Reverse polymeric micelles for pharmaceutical applications.

Star-shaped (4- to 8-arms) and linear poly(glycidyl methacrylate)s were synthesized by atom transfer radical polymerization as precursors of poly(glycerol methacrylate)s (PG(OH)MAs). The water-soluble PG(OH)MA backbones were modified through the esterification of pendant hydroxyl functions with acyl chlorides (12 to 18 carbons). Alkyated PG(OH)MAs were shown to self-assemble into reverse micelles (RMs) in organic solvents and/or oil. The resulting nanosized aggregates (20-60 nm) were able to reversibly extract anionic dyes from water and solubilise them in an organic phase. Furthermore, the encapsulation of vasopressin, a model peptide, in RMs significantly improved its solubility in an oily vehicle. This observation led to the development of water-free peptide formulations.

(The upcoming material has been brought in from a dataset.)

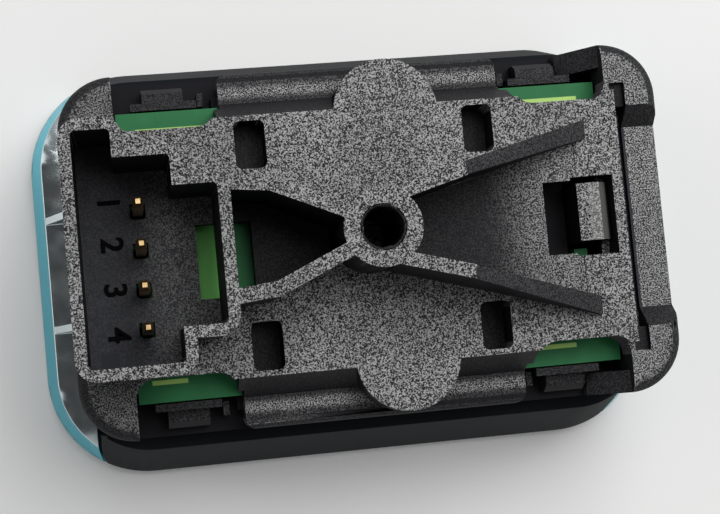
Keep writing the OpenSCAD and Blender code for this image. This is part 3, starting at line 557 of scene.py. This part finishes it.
def soften_nodes():
    """Rounds the edges that show, and smooths the nodes with large curved faces."""
    for name, radius in (("base_cover", COVER_ROUNDING), ("upper_housing", HOUSING_ROUNDING)):
        rounding = round_edges(name, radius)[1]
        rounding.harden_normals = True
    smoothing = smoothing_group()
    for name in ("left_trim", "right_trim"):
        shade_curves(round_edges(name, TRIM_ROUNDING, segments=3)[0], smoothing)
    shade_curves(round_edges("rocker_key", KEY_ROUNDING)[0], smoothing)


# Details


def digit_mesh(text):
    """A number as a raised mesh in the plane of X and Y, its middle at the origin."""
    curve = bpy.data.curves.new("digit", "FONT")
    curve.body = text
    curve.size = mm(DIGIT_SIZE)
    curve.offset = mm(DIGIT_STROKE)
    curve.extrude = mm(DIGIT_HEIGHT)
    curve.bevel_depth = mm(DIGIT_BEVEL)
    curve.align_x = "CENTER"
    curve.align_y = "CENTER"
    source = bpy.data.objects.new("digit", curve)
    bpy.context.scene.collection.objects.link(source)
    bpy.context.view_layer.update()
    mesh = bpy.data.meshes.new_from_object(
        source.evaluated_get(bpy.context.evaluated_depsgraph_get()))
    bpy.data.objects.remove(source)
    return mesh


def add_digits():
    """Raised pin numbers on the socket's floor, their tops towards the pins."""
    material = surface("digit_black", DIGIT_BLACK, 0.6, specular=0.02)[0]
    turn = Matrix.Rotation(math.radians(-90), 4, "Z")
    for number, y in enumerate(DIGIT_ROWS, start=1):
        mesh = digit_mesh(str(number))
        mesh.transform(Matrix.Translation(mm(DIGIT_X, y, DIGIT_Z)) @ turn)
        mesh.materials.clear()
        mesh.materials.append(material)
        digit = bpy.data.objects.new(f"socket_digit_{number}", mesh)
        bpy.context.scene.collection.objects.link(digit)
        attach(digit, "housing")


# Setting


def add_floor():
    """A wide pale floor under the switch."""
    bpy.ops.mesh.primitive_circle_add(vertices=FLOOR_CORNERS, radius=mm(FLOOR_RADIUS),
                                      fill_type="NGON")
    floor = bpy.context.object
    floor.name = "floor"
    material, shader = surface("floor_paper", FLOOR_COLOR, 0.7, specular=0.2)
    cloud = remap(material, noise(material, FLOOR_CLOUD_SIZE), *CLOUD)
    feed(material, shader.inputs["Base Color"],
         mix(material, cloud, shade(FLOOR_COLOR, 0.97), FLOOR_COLOR))
    floor.data.materials.append(material)


def add_world():
    """A weak even fill. What is seen or reflected is a pale room, dark overhead along X."""
    world = bpy.data.worlds.new("studio")
    bpy.context.scene.world = world
    world.use_nodes = True
    background = world.node_tree.nodes["Background"]
    background.inputs["Color"].default_value = opaque(ROOM_TINT)
    direction = separate(world, node(world, "ShaderNodeTexCoord").outputs["Generated"])
    sideways = calculate(world, "ABSOLUTE", direction["Y"])
    low_down = remap(world, direction["Z"], *HORIZON_FADE, HORIZON_LEVEL, ZENITH_LEVEL)
    beside = remap(world, sideways, *SIDE_RISE, ZENITH_LEVEL, SIDE_LEVEL)
    room = calculate(world, "MAXIMUM", low_down, beside)
    rays = node(world, "ShaderNodeLightPath").outputs
    shown = calculate(world, "MAXIMUM", rays["Is Camera Ray"], rays["Is Glossy Ray"])
    shown = calculate(world, "MAXIMUM", shown, rays["Is Transmission Ray"])
    feed(world, background.inputs["Strength"], blend_value(world, shown, FILL_LEVEL, room))


def add_lamp(name, direction, distance, size, power):
    """A soft rectangular lamp that looks at the switch from a direction."""
    data = bpy.data.lights.new(name, "AREA")
    data.shape = "RECTANGLE"
    data.size, data.size_y = mm(size[0]), mm(size[1])
    data.energy = power
    lamp = bpy.data.objects.new(name, data)
    bpy.context.scene.collection.objects.link(lamp)
    away = Vector(direction).normalized()
    lamp.location = away * mm(distance) + mm(0, 0, LIT_HEIGHT)
    lamp.rotation_mode = "QUATERNION"
    lamp.rotation_quaternion = away.to_track_quat("Z", "Y")


def add_camera():
    """The camera that took the photograph, as fitted to the switch."""
    azimuth = math.radians(CAMERA_AZIMUTH)
    elevation = math.radians(CAMERA_ELEVATION)
    ahead = Vector((math.sin(azimuth) * math.cos(elevation),
                    math.cos(azimuth) * math.cos(elevation), -math.sin(elevation)))
    right = Vector((math.cos(azimuth), -math.sin(azimuth), 0))
    up = right.cross(ahead)
    turn = Matrix.Rotation(-math.radians(CAMERA_ROLL), 3, ahead)
    right, up = turn @ right, turn @ up
    data = bpy.data.cameras.new("camera")
    data.lens = CAMERA_LENS
    data.sensor_width = SENSOR_WIDTH
    data.sensor_fit = "HORIZONTAL"
    data.clip_start = mm(NEAREST_SEEN)
    data.clip_end = mm(FARTHEST_SEEN)
    camera = bpy.data.objects.new("camera", data)
    bpy.context.scene.collection.objects.link(camera)
    rotation = Matrix((right, up, -ahead)).transposed()
    place = mm(*CAMERA_AIM) - ahead * mm(CAMERA_DISTANCE)
    camera.matrix_world = Matrix.Translation(place) @ rotation.to_4x4()
    bpy.context.scene.camera = camera


paint_nodes()
soften_nodes()
add_digits()
add_floor()
add_world()
for lamp_settings in LAMPS:
    add_lamp(*lamp_settings)
add_camera()
bpy.context.scene.view_settings.view_transform = "Standard"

In vitro release studies showed that the entrapped peptide slowly diffused out of an oily RM solution (<15% in 7 days). The release rate could be significantly increased upon emulsification of the oleaginous phase. In vivo, the subcutaneous administration of loaded RMs to rats significantly prolonged the pharmacological effect of vasopressin (>48 h vs. 8-10 h for an aqueous solution). These results highlight the ability of RMs to act as solubilizers for hydrophilic solutes in organic media, a property that may be exploited for applications in organic chemistry and pharmaceutical technology.